** start **

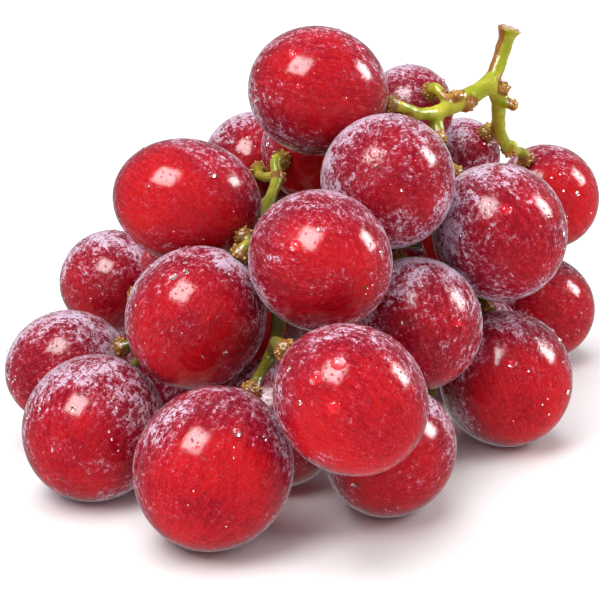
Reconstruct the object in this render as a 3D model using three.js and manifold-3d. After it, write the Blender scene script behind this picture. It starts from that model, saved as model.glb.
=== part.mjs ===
// A bunch of large red table grapes, cut with a short woody stem and laid on a flat surface.
// Each berry is a solid of its own. The stem, its shoots and the stalks of the berries grew as one
// piece, so they are one solid. Millimetres, +Z up, +X to the right as the bunch is looked at from
// the front, with the origin in the middle of its footprint, on the surface that it lies on.

import * as THREE from "three";
import { mergeVertices } from "three/addons/utils/BufferGeometryUtils.js";
import Module from "manifold-3d";

const wasm = await Module();
wasm.setup();

// What a berry is like: rounder than an egg, pressed a little flat where it lies and at its stalk.
const BERRY_SIDES = 14;
const BERRY_ROWS = 9;
const STALK_SEAT_RADIUS = 2.4;
const FLAT_DEPTH = 0.45;
const CLEARANCE = 0.35;

// What a stalk is like: a thin round stem that widens into a knobbly collar against its berry. The
// collar's outline lists how far back from the berry, as a share of its length, and how wide, as a
// share of its radius.
const STALK_RADIUS = 1.05;
const STALK_ROOT_SHARE = 1.35;
const STALK_NECK_SHARE = 1.1;
const STALK_STEP = 5;
const CLEARING_PASSES = 60;
const COLLAR_RADIUS = 1.95;
const COLLAR_LENGTH = 2.1;
const COLLAR_OUTLINE = [[0.62, 0.8], [0.4, 1], [0.12, 1], [0, 0.86]];
const STALK_LEAD = 3.2;
const MOST_OF_LEAD = 0.8;
const STALK_SIDES = 6;

// What a shoot is like: round, and thicker at its joints than between them.
const STEM_SIDES = 8;
const BETWEEN_JOINTS_SHARE = 0.9;

// Settling: berries push each other and the stems apart until all keep the clearance.
const SETTLING_PASSES = 600;
const SEEN_GIVE = 0.25;
const HIDDEN_GIVE = 1;
const STEM_SAMPLES = 4;

// The surface that the bunch lies on, as a block to cut with, and the sameness of merged points.
const SURFACE_WIDTH = 400;
const SURFACE_DEPTH = 40;
const SAME_POINT = 1e-4;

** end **

*EXERCISE BRIEF*. Quote exactly the opening line of the material above and every line after it, up to and including the line that contains "wasm.setup();".

*FINAL RESULT*.
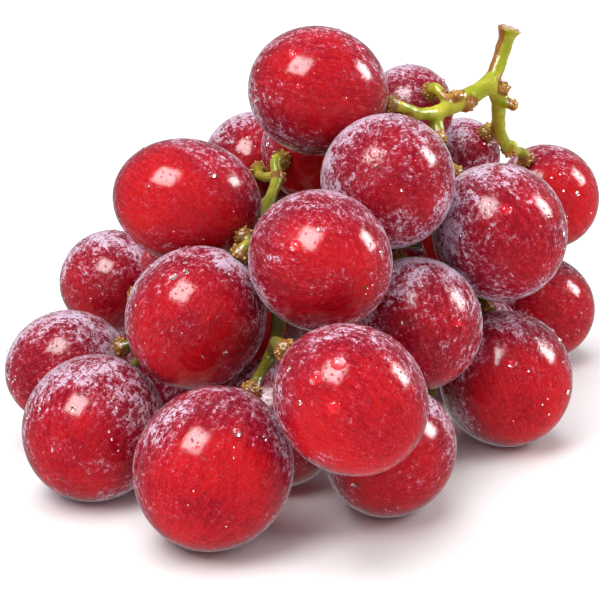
Reconstruct the object in this render as a 3D model using three.js and manifold-3d. After it, write the Blender scene script behind this picture. It starts from that model, saved as model.glb.
=== part.mjs ===
// A bunch of large red table grapes, cut with a short woody stem and laid on a flat surface.
// Each berry is a solid of its own. The stem, its shoots and the stalks of the berries grew as one
// piece, so they are one solid. Millimetres, +Z up, +X to the right as the bunch is looked at from
// the front, with the origin in the middle of its footprint, on the surface that it lies on.

import * as THREE from "three";
import { mergeVertices } from "three/addons/utils/BufferGeometryUtils.js";
import Module from "manifold-3d";

const wasm = await Module();
wasm.setup();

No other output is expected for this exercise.